Lee remembered Brice as an ardent believer in democracy. The walls of his York law office were decorated with prints by George Caleb Bingham, a famous 19th-century artist whose works included renderings of early American elections and stump speeches.
“He handled our elections in the city of York for years, until we got the county to do it,” Lee said. As city attorney for other small towns in Western York County, he also handled those elections, Lee said.
Brice was an early riser, and Lee said their talks about city business often took place in the predawn hours. “He said, if we ever needed to talk, ‘just come and knock on the back door of my office,’” Lee said. “The sun wouldn’t even be up and he’d be there working.”
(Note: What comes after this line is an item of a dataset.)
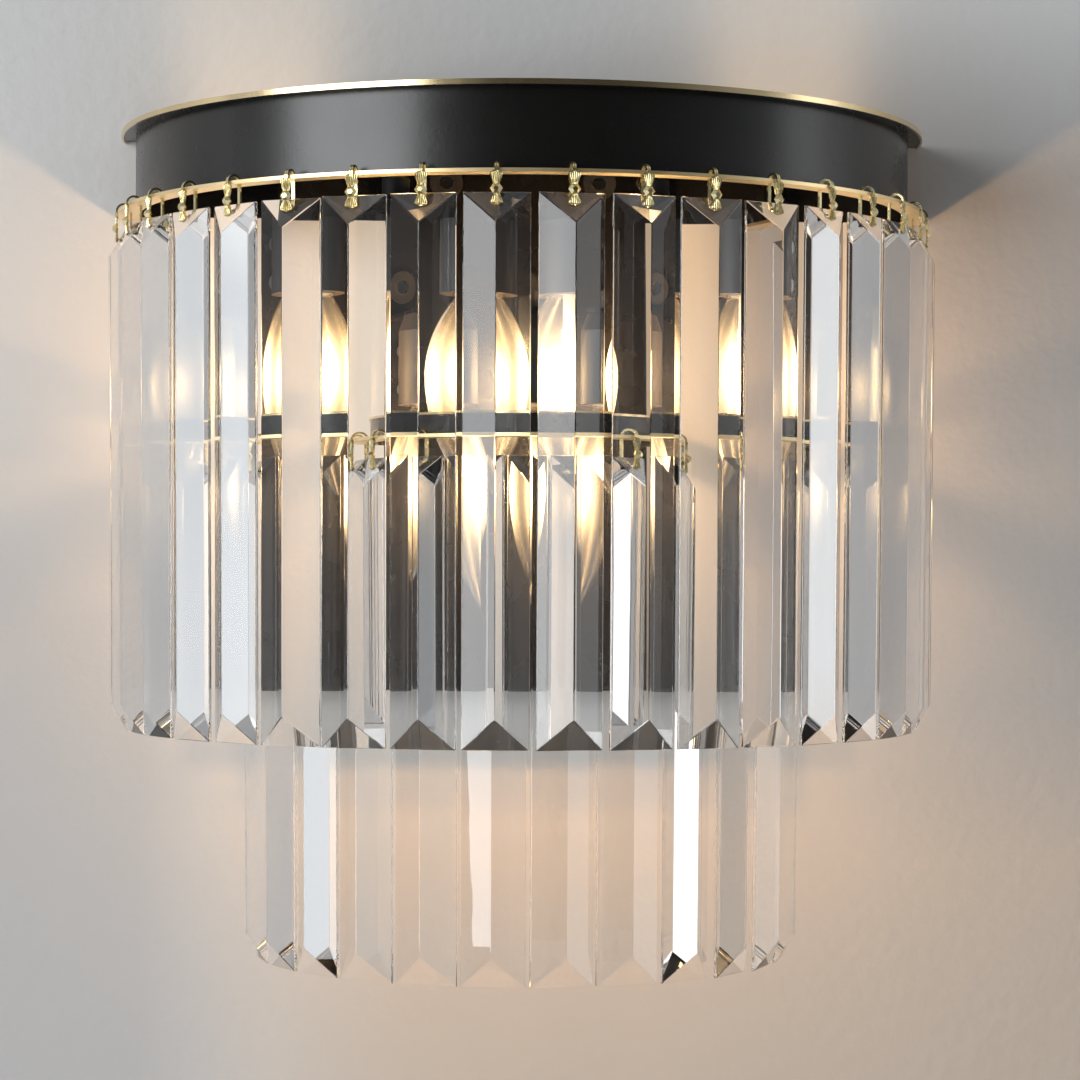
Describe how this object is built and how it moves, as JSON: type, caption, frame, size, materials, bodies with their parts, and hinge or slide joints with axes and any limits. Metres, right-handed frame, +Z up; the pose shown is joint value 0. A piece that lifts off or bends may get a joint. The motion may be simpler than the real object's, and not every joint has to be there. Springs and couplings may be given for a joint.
{
  "type": "wall light",
  "caption": "Half-round two-tier wall light: hanging clear prisms on brass clips round candle lamps, under a black canopy.",
  "frame": {"origin": "middle of the wall bracket, on the wall", "axes": "+Z up, +Y into the wall, +X to the right as seen from the room; the light stands out towards -Y"},
  "size_m": [0.2986, 0.1508, 0.2995],
  "materials": {
    "black_metal": "satin black lacquer",
    "bulb_cap": "bright",
    "bulb_glass": "clear",
    "crystal": "clear, fire polished",
    "filament": "lit",
    "grommet_rubber": "matt",
    "holder_plastic": "matt black",
    "polished_brass": "polished, pale gold",
    "terminal_plastic": "natural",
    "zinc_steel": "zinc plated"
  },
  "bodies": {
    "fixture": {"back_plate": "black_metal", "bracket_studs": "zinc_steel", "bulb_caps": "bulb_cap", "bulb_filaments": "filament", "bulb_glass_centre": "bulb_glass", "bulb_glass_left": "bulb_glass", "bulb_glass_right": "bulb_glass", "cable_grommets": "grommet_rubber", "canopy_band": "black_metal", "canopy_rear_wall": "black_metal", "canopy_screws": "zinc_steel", "canopy_top": "black_metal", "dome_nuts": "polished_brass", "earth_screw": "zinc_steel", "lamp_bracket_centre": "black_metal", "lamp_bracket_left": "black_metal", "lamp_bracket_right": "black_metal", "lamp_holder_centre": "holder_plastic", "lamp_holder_left": "holder_plastic", "lamp_holder_right": "holder_plastic", "lower_band": "black_metal", "lower_band_trim": "polished_brass", "lower_rear_bar": "black_metal", "lower_ring": "polished_brass", "plate_screws": "zinc_steel", "terminal_block": "terminal_plastic", "top_rim_trim": "polished_brass", "upper_ring": "polished_brass", "wall_bracket": "zinc_steel"},
    "upper_pendant_01": {"upper_pendant_01": "crystal"},
    "upper_pendant_02": {"upper_pendant_02": "crystal"},
    "upper_pendant_03": {"upper_pendant_03": "crystal"},
    "upper_pendant_04": {"upper_pendant_04": "crystal"},
    "upper_pendant_05": {"upper_pendant_05": "crystal"},
    "upper_pendant_06": {"upper_pendant_06": "crystal"},
    "upper_pendant_07": {"upper_pendant_07": "crystal"},
    "upper_pendant_08": {"upper_pendant_08": "crystal"},
    "upper_pendant_09": {"upper_pendant_09": "crystal"},
    "upper_pendant_10": {"upper_pendant_10": "crystal"},
    "upper_pendant_11": {"upper_pendant_11": "crystal"},
    "upper_pendant_12": {"upper_pendant_12": "crystal"},
    "upper_pendant_13": {"upper_pendant_13": "crystal"},
    "upper_pendant_14": {"upper_pendant_14": "crystal"},
    "upper_pendant_15": {"upper_pendant_15": "crystal"},
    "upper_pendant_16": {"upper_pendant_16": "crystal"},
    "upper_pendant_17": {"upper_pendant_17": "crystal"},
    "upper_pendant_18": {"upper_pendant_18": "crystal"},
    "lower_pendant_01": {"lower_pendant_01": "crystal"},
    "lower_pendant_02": {"lower_pendant_02": "crystal"},
    "lower_pendant_03": {"lower_pendant_03": "crystal"},
    "lower_pendant_04": {"lower_pendant_04": "crystal"},
    "lower_pendant_05": {"lower_pendant_05": "crystal"},
    "lower_pendant_06": {"lower_pendant_06": "crystal"},
    "lower_pendant_07": {"lower_pendant_07": "crystal"},
    "lower_pendant_08": {"lower_pendant_08": "crystal"},
    "lower_pendant_09": {"lower_pendant_09": "crystal"},
    "lower_pendant_10": {"lower_pendant_10": "crystal"},
    "lower_pendant_11": {"lower_pendant_11": "crystal"},
    "lower_pendant_12": {"lower_pendant_12": "crystal"}
  },
  "joints": [
    {"name": "upper_pendant_01_swing", "type": "hinge", "parent": "fixture", "child": "upper_pendant_01", "pos_m": [-0.1443, -0.02408, -0.0126], "axis": [-0.1646, 0.9864, 0], "range_deg": [-1.5, 60]},
    {"name": "upper_pendant_02_swing", "type": "hinge", "parent": "fixture", "child": "upper_pendant_02", "pos_m": [-0.13837, -0.0475, -0.0126], "axis": [-0.3247, 0.9458, 0], "range_deg": [-1.5, 60]},
    {"name": "upper_pendant_03_swing", "type": "hinge", "parent": "fixture", "child": "upper_pendant_03", "pos_m": [-0.12867, -0.06963, -0.0126], "axis": [-0.4759, 0.8795, 0], "range_deg": [-1.5, 60]},
    {"name": "upper_pendant_04_swing", "type": "hinge", "parent": "fixture", "child": "upper_pendant_04", "pos_m": [-0.11545, -0.08986, -0.0126], "axis": [-0.6142, 0.7891, 0], "range_deg": [-1.5, 60]},
    {"name": "upper_pendant_05_swing", "type": "hinge", "parent": "fixture", "child": "upper_pendant_05", "pos_m": [-0.09924, -0.10748, -0.0126], "axis": [-0.6739, 0.7388, 0], "range_deg": [-1.5, 60]},
    {"name": "upper_pendant_06_swing", "type": "hinge", "parent": "fixture", "child": "upper_pendant_06", "pos_m": [-0.07971, -0.12265, -0.0126], "axis": [-0.9051, 0.4251, 0], "range_deg": [-1.5, 60]},
    {"name": "upper_pendant_07_swing", "type": "hinge", "parent": "fixture", "child": "upper_pendant_07", "pos_m": [-0.05848, -0.13408, -0.0126], "axis": [-0.9579, 0.2871, 0], "range_deg": [-1.5, 60]},
    {"name": "upper_pendant_08_swing", "type": "hinge", "parent": "fixture", "child": "upper_pendant_08", "pos_m": [-0.03591, -0.14182, -0.0126], "axis": [-0.9694, 0.2455, 0], "range_deg": [-1.5, 60]},
    {"name": "upper_pendant_09_swing", "type": "hinge", "parent": "fixture", "child": "upper_pendant_09", "pos_m": [-0.01208, -0.1458, -0.0126], "axis": [-0.9966, 0.0826, 0], "range_deg": [-1.5, 60]},
    {"name": "upper_pendant_10_swing", "type": "hinge", "parent": "fixture", "child": "upper_pendant_10", "pos_m": [0.01235, -0.14576, -0.0126], "axis": [-0.9825, -0.1863, 0], "range_deg": [-1.5, 60]},
    {"name": "upper_pendant_11_swing", "type": "hinge", "parent": "fixture", "child": "upper_pendant_11", "pos_m": [0.03613, -0.14176, -0.0126], "axis": [-0.9443, -0.329, 0], "range_deg": [-1.5, 60]},
    {"name": "upper_pendant_12_swing", "type": "hinge", "parent": "fixture", "child": "upper_pendant_12", "pos_m": [0.05864, -0.13403, -0.0126], "axis": [-0.9355, -0.3532, 0], "range_deg": [-1.5, 60]},
    {"name": "upper_pendant_13_swing", "type": "hinge", "parent": "fixture", "child": "upper_pendant_13", "pos_m": [0.07994, -0.12252, -0.0126], "axis": [-0.8557, -0.5174, 0], "range_deg": [-1.5, 60]},
    {"name": "upper_pendant_14_swing", "type": "hinge", "parent": "fixture", "child": "upper_pendant_14", "pos_m": [0.09927, -0.10744, -0.0126], "axis": [-0.6609, -0.7505, 0], "range_deg": [-1.5, 60]},
    {"name": "upper_pendant_15_swing", "type": "hinge", "parent": "fixture", "child": "upper_pendant_15", "pos_m": [0.11545, -0.08986, -0.0126], "axis": [-0.6142, -0.7891, 0], "range_deg": [-1.5, 60]},
    {"name": "upper_pendant_16_swing", "type": "hinge", "parent": "fixture", "child": "upper_pendant_16", "pos_m": [0.12867, -0.06963, -0.0126], "axis": [-0.4759, -0.8795, 0], "range_deg": [-1.5, 60]},
    {"name": "upper_pendant_17_swing", "type": "hinge", "parent": "fixture", "child": "upper_pendant_17", "pos_m": [0.13837, -0.0475, -0.0126], "axis": [-0.3247, -0.9458, 0], "range_deg": [-1.5, 60]},
    {"name": "upper_pendant_18_swing", "type": "hinge", "parent": "fixture", "child": "upper_pendant_18", "pos_m": [0.1443, -0.02408, -0.0126], "axis": [-0.1646, -0.9864, 0], "range_deg": [-1.5, 60]},
    {"name": "lower_pendant_01_swing", "type": "hinge", "parent": "fixture", "child": "lower_pendant_01", "pos_m": [-0.09542, -0.02352, -0.0955], "axis": [-0.2393, 0.9709, 0], "range_deg": [-0.9, 15]},
    {"name": "lower_pendant_02_swing", "type": "hinge", "parent": "fixture", "child": "lower_pendant_02", "pos_m": [-0.08702, -0.04567, -0.0955], "axis": [-0.4647, 0.8855, 0], "range_deg": [-0.9, 15]},
    {"name": "lower_pendant_03_swing", "type": "hinge", "parent": "fixture", "child": "lower_pendant_03", "pos_m": [-0.07356, -0.06517, -0.0955], "axis": [-0.6631, 0.7485, 0], "range_deg": [-0.9, 15]},
    {"name": "lower_pendant_04_swing", "type": "hinge", "parent": "fixture", "child": "lower_pendant_04", "pos_m": [-0.05583, -0.08088, -0.0955], "axis": [-0.823, 0.5681, 0], "range_deg": [-0.9, 15]},
    {"name": "lower_pendant_05_swing", "type": "hinge", "parent": "fixture", "child": "lower_pendant_05", "pos_m": [-0.03485, -0.09189, -0.0955], "axis": [-0.935, 0.3546, 0], "range_deg": [-0.9, 15]},
    {"name": "lower_pendant_06_swing", "type": "hinge", "parent": "fixture", "child": "lower_pendant_06", "pos_m": [-0.01185, -0.09756, -0.0955], "axis": [-0.9927, 0.1205, 0], "range_deg": [-0.9, 15]},
    {"name": "lower_pendant_07_swing", "type": "hinge", "parent": "fixture", "child": "lower_pendant_07", "pos_m": [0.01211, -0.09752, -0.0955], "axis": [-0.9747, -0.2236, 0], "range_deg": [-0.9, 15]},
    {"name": "lower_pendant_08_swing", "type": "hinge", "parent": "fixture", "child": "lower_pendant_08", "pos_m": [0.03464, -0.09196, -0.0955], "axis": [-0.9624, -0.2718, 0], "range_deg": [-0.9, 15]},
    {"name": "lower_pendant_09_swing", "type": "hinge", "parent": "fixture", "child": "lower_pendant_09", "pos_m": [0.05607, -0.08069, -0.0955], "axis": [-0.7476, -0.6641, 0], "range_deg": [-0.9, 15]},
    {"name": "lower_pendant_10_swing", "type": "hinge", "parent": "fixture", "child": "lower_pendant_10", "pos_m": [0.07378, -0.06489, -0.0955], "axis": [-0.5525, -0.8335, 0], "range_deg": [-0.9, 15]},
    {"name": "lower_pendant_11_swing", "type": "hinge", "parent": "fixture", "child": "lower_pendant_11", "pos_m": [0.08713, -0.04543, -0.0955], "axis": [-0.3696, -0.9292, 0], "range_deg": [-0.9, 15]},
    {"name": "lower_pendant_12_swing", "type": "hinge", "parent": "fixture", "child": "lower_pendant_12", "pos_m": [0.09542, -0.02352, -0.0955], "axis": [-0.2393, -0.9709, 0], "range_deg": [-0.9, 15]}
  ]
}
Brice was a lifelong member of York’s First Presbyterian Church, and served in a lay leader position as clerk of the Sessions, Lee said. “Clerk of the Sessions kept the minutes from Sessions meetings,” said Lee, who is also a church member. “And his minutes were perfect month after month. They were flawless.”
He was active in other community organizations as well, including the York Chapter of the Junior Chamber of Commerce, where he was the charter president. He also served on the board of the Bank of York, with the Foundation of the Carolinas and the Greater York Chamber of Commerce and York Rotary Club. He was a past member of the Crusbreakers Club of York and a member of the York Investment Club.
He graduated from the University of South Carolina and its School of Law, and was an avid Gamecock fan.
His son, William “Mac” Brice, followed his father into the practice of law and has worked with him at Brice Law since finishing law school. The younger Brice said his father served people “from birth to death with a lot of clients.”
“He gave his full attention to every person that came in this office,” Mac Brice said. “There have been people who would come in and say, ‘I know you’re an attorney, but I need to see Lawyer Brice.’”
A memorial service was Tuesday at First Presbyterian. Memorials may be made to First Presbyterian Church of York, 10 W Liberty St., York, SC 29745 or the Wayne T. Patrick Hospice House, 2275 India Hook Rd., Rock Hill, SC 29732.